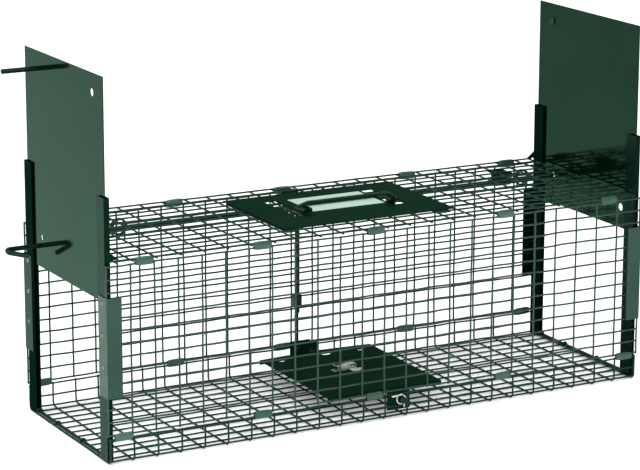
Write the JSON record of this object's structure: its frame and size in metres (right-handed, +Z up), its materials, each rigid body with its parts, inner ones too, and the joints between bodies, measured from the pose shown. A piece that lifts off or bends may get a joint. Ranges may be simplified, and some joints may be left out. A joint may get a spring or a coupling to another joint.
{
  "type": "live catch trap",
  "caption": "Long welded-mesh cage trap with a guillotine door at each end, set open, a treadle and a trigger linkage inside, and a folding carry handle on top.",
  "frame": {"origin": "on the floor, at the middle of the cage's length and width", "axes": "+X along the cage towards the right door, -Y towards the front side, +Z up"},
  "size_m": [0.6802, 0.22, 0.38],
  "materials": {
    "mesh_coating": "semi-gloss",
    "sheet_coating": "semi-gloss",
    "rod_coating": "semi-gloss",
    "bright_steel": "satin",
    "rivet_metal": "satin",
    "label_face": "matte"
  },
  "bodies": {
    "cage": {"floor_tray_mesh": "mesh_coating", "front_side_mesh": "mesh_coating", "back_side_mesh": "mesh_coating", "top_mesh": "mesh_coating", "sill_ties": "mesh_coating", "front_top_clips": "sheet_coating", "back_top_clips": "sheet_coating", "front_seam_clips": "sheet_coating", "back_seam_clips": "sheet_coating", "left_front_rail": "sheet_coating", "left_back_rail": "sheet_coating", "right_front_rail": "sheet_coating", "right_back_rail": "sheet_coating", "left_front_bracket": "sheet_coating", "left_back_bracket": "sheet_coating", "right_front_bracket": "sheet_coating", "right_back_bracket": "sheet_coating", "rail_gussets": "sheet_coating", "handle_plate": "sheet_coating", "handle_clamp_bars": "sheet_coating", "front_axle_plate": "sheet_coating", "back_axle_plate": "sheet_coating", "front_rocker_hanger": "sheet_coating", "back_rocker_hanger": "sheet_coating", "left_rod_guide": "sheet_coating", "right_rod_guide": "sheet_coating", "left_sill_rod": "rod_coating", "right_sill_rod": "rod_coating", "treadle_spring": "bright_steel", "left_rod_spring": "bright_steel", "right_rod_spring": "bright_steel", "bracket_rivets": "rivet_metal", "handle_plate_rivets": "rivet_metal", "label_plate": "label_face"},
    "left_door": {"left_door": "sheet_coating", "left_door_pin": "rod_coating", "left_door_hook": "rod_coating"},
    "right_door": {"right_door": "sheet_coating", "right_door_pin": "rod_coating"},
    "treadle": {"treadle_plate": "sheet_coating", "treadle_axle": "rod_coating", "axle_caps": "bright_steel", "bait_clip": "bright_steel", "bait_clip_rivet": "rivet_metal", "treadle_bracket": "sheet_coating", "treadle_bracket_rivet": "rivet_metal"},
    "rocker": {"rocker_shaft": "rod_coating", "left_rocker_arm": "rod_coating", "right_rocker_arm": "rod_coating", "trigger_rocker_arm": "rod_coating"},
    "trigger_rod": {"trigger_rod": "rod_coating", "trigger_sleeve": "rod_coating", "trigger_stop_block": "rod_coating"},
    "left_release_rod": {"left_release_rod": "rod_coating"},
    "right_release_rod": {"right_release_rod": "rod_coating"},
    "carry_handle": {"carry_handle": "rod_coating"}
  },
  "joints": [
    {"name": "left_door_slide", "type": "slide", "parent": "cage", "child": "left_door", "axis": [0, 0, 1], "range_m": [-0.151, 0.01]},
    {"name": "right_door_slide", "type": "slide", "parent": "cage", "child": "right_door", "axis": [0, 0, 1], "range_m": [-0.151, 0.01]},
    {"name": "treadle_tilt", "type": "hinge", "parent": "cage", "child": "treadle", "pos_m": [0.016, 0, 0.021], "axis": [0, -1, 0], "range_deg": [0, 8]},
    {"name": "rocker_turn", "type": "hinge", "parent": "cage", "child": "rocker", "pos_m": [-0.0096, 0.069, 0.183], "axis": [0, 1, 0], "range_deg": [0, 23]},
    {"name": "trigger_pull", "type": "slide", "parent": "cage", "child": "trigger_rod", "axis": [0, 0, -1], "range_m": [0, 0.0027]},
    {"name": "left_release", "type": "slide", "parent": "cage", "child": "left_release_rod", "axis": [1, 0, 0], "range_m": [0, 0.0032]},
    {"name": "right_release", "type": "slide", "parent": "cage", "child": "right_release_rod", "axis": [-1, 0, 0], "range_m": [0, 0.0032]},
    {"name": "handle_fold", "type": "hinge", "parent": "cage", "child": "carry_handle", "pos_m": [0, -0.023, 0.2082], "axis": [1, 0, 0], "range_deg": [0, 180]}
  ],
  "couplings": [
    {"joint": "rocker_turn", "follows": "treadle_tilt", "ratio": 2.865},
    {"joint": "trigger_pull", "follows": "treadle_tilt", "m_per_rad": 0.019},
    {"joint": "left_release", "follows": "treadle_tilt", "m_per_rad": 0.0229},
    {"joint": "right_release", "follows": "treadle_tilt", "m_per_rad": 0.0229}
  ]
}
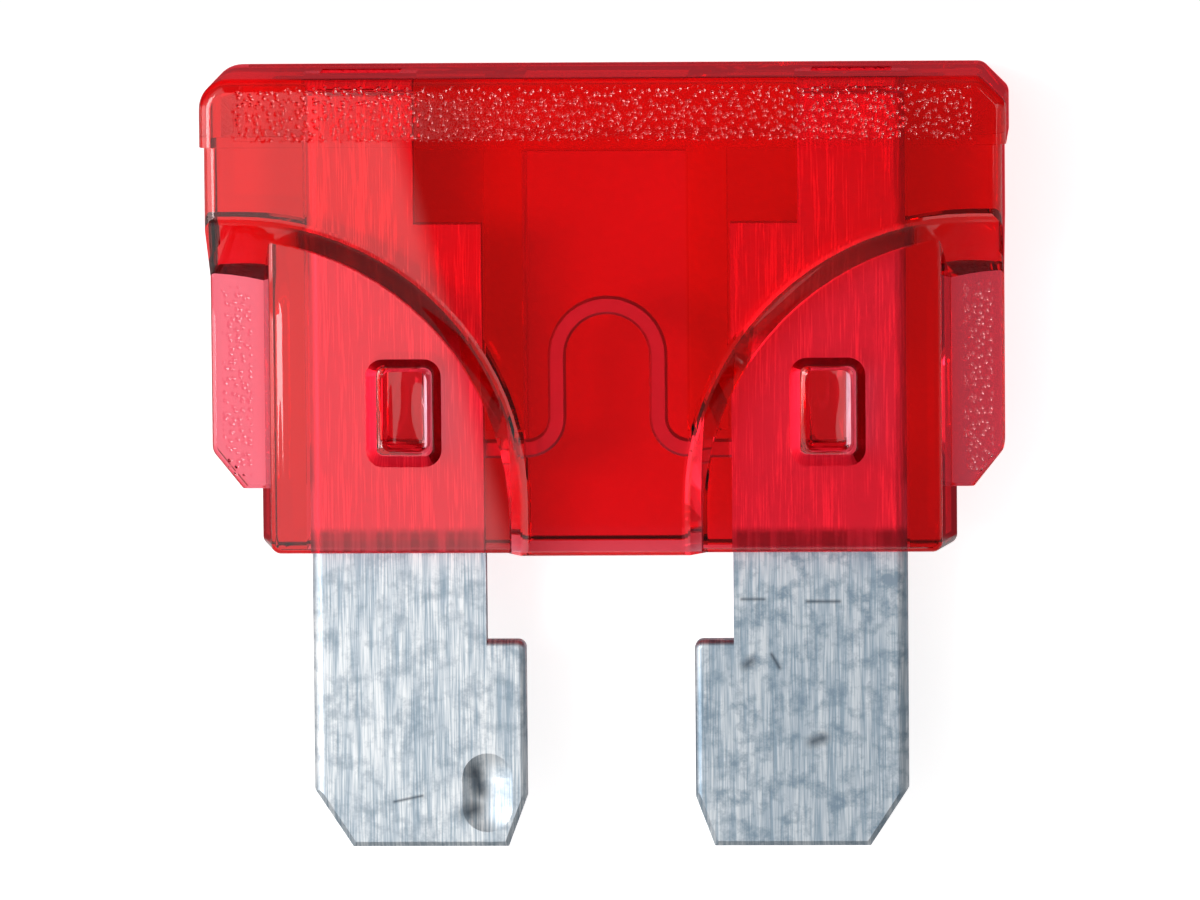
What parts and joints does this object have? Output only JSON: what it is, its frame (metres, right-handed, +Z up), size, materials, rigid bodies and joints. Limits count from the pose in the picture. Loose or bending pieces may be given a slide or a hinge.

====================

*What you will do*
Return the whole listing exactly, with every line included.

*Result for this task*
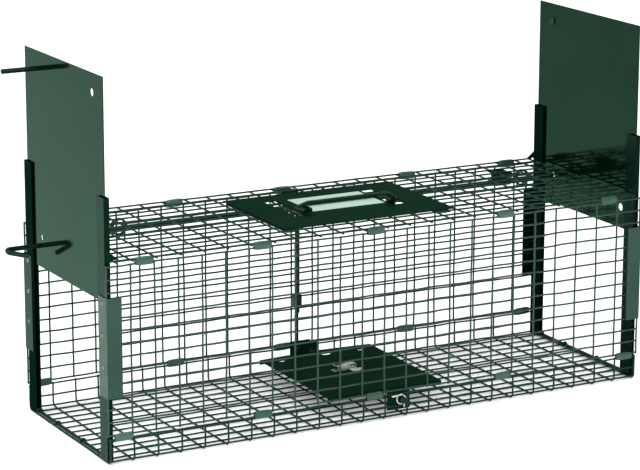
Write the JSON record of this object's structure: its frame and size in metres (right-handed, +Z up), its materials, each rigid body with its parts, inner ones too, and the joints between bodies, measured from the pose shown. A piece that lifts off or bends may get a joint. Ranges may be simplified, and some joints may be left out. A joint may get a spring or a coupling to another joint.
{
  "type": "live catch trap",
  "caption": "Long welded-mesh cage trap with a guillotine door at each end, set open, a treadle and a trigger linkage inside, and a folding carry handle on top.",
  "frame": {"origin": "on the floor, at the middle of the cage's length and width", "axes": "+X along the cage towards the right door, -Y towards the front side, +Z up"},
  "size_m": [0.6802, 0.22, 0.38],
  "materials": {
    "mesh_coating": "semi-gloss",
    "sheet_coating": "semi-gloss",
    "rod_coating": "semi-gloss",
    "bright_steel": "satin",
    "rivet_metal": "satin",
    "label_face": "matte"
  },
  "bodies": {
    "cage": {"floor_tray_mesh": "mesh_coating", "front_side_mesh": "mesh_coating", "back_side_mesh": "mesh_coating", "top_mesh": "mesh_coating", "sill_ties": "mesh_coating", "front_top_clips": "sheet_coating", "back_top_clips": "sheet_coating", "front_seam_clips": "sheet_coating", "back_seam_clips": "sheet_coating", "left_front_rail": "sheet_coating", "left_back_rail": "sheet_coating", "right_front_rail": "sheet_coating", "right_back_rail": "sheet_coating", "left_front_bracket": "sheet_coating", "left_back_bracket": "sheet_coating", "right_front_bracket": "sheet_coating", "right_back_bracket": "sheet_coating", "rail_gussets": "sheet_coating", "handle_plate": "sheet_coating", "handle_clamp_bars": "sheet_coating", "front_axle_plate": "sheet_coating", "back_axle_plate": "sheet_coating", "front_rocker_hanger": "sheet_coating", "back_rocker_hanger": "sheet_coating", "left_rod_guide": "sheet_coating", "right_rod_guide": "sheet_coating", "left_sill_rod": "rod_coating", "right_sill_rod": "rod_coating", "treadle_spring": "bright_steel", "left_rod_spring": "bright_steel", "right_rod_spring": "bright_steel", "bracket_rivets": "rivet_metal", "handle_plate_rivets": "rivet_metal", "label_plate": "label_face"},
    "left_door": {"left_door": "sheet_coating", "left_door_pin": "rod_coating", "left_door_hook": "rod_coating"},
    "right_door": {"right_door": "sheet_coating", "right_door_pin": "rod_coating"},
    "treadle": {"treadle_plate": "sheet_coating", "treadle_axle": "rod_coating", "axle_caps": "bright_steel", "bait_clip": "bright_steel", "bait_clip_rivet": "rivet_metal", "treadle_bracket": "sheet_coating", "treadle_bracket_rivet": "rivet_metal"},
    "rocker": {"rocker_shaft": "rod_coating", "left_rocker_arm": "rod_coating", "right_rocker_arm": "rod_coating", "trigger_rocker_arm": "rod_coating"},
    "trigger_rod": {"trigger_rod": "rod_coating", "trigger_sleeve": "rod_coating", "trigger_stop_block": "rod_coating"},
    "left_release_rod": {"left_release_rod": "rod_coating"},
    "right_release_rod": {"right_release_rod": "rod_coating"},
    "carry_handle": {"carry_handle": "rod_coating"}
  },
  "joints": [
    {"name": "left_door_slide", "type": "slide", "parent": "cage", "child": "left_door", "axis": [0, 0, 1], "range_m": [-0.151, 0.01]},
    {"name": "right_door_slide", "type": "slide", "parent": "cage", "child": "right_door", "axis": [0, 0, 1], "range_m": [-0.151, 0.01]},
    {"name": "treadle_tilt", "type": "hinge", "parent": "cage", "child": "treadle", "pos_m": [0.016, 0, 0.021], "axis": [0, -1, 0], "range_deg": [0, 8]},
    {"name": "rocker_turn", "type": "hinge", "parent": "cage", "child": "rocker", "pos_m": [-0.0096, 0.069, 0.183], "axis": [0, 1, 0], "range_deg": [0, 23]},
    {"name": "trigger_pull", "type": "slide", "parent": "cage", "child": "trigger_rod", "axis": [0, 0, -1], "range_m": [0, 0.0027]},
    {"name": "left_release", "type": "slide", "parent": "cage", "child": "left_release_rod", "axis": [1, 0, 0], "range_m": [0, 0.0032]},
    {"name": "right_release", "type": "slide", "parent": "cage", "child": "right_release_rod", "axis": [-1, 0, 0], "range_m": [0, 0.0032]},
    {"name": "handle_fold", "type": "hinge", "parent": "cage", "child": "carry_handle", "pos_m": [0, -0.023, 0.2082], "axis": [1, 0, 0], "range_deg": [0, 180]}
  ],
  "couplings": [
    {"joint": "rocker_turn", "follows": "treadle_tilt", "ratio": 2.865},
    {"joint": "trigger_pull", "follows": "treadle_tilt", "m_per_rad": 0.019},
    {"joint": "left_release", "follows": "treadle_tilt", "m_per_rad": 0.0229},
    {"joint": "right_release", "follows": "treadle_tilt", "m_per_rad": 0.0229}
  ]
}
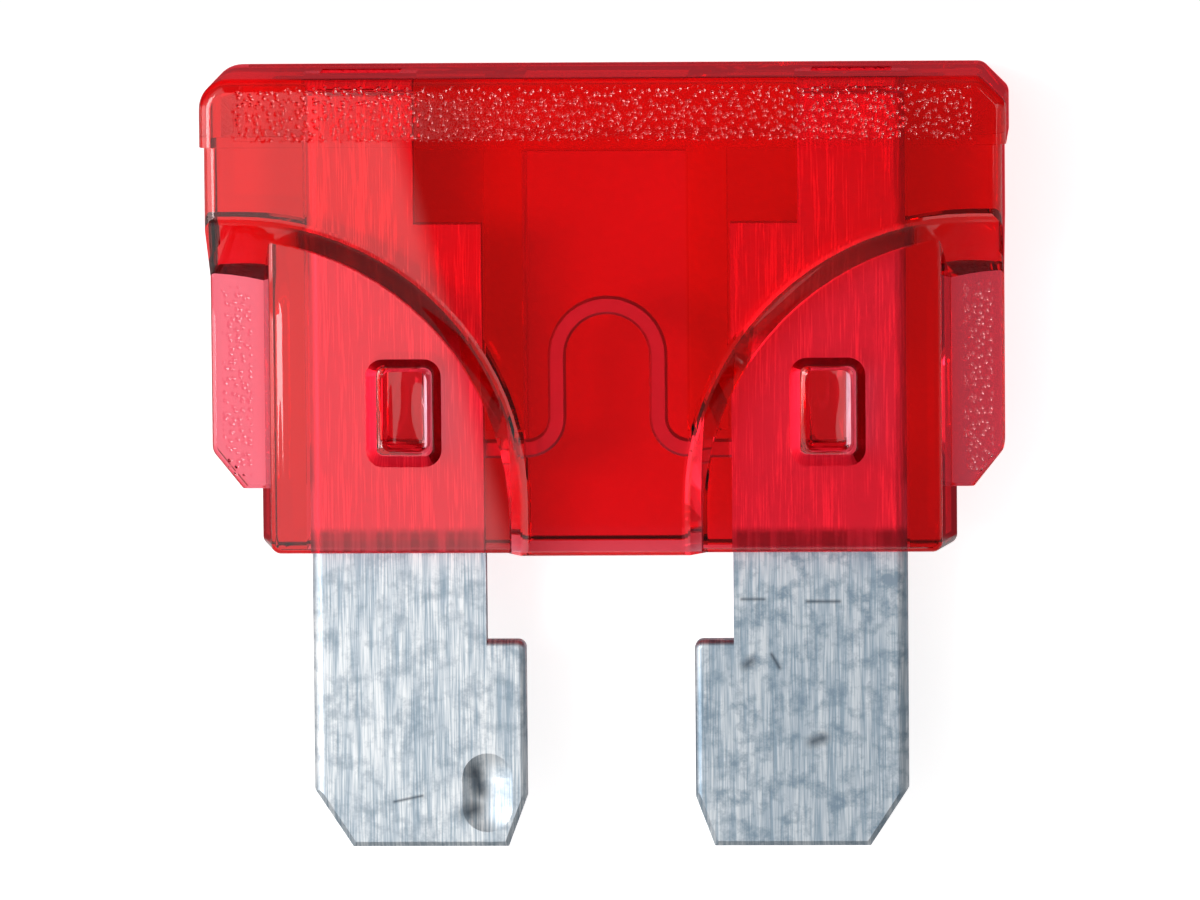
What parts and joints does this object have? Output only JSON: what it is, its frame (metres, right-handed, +Z up), size, materials, rigid bodies and joints. Limits count from the pose in the picture. Loose or bending pieces may be given a slide or a hinge.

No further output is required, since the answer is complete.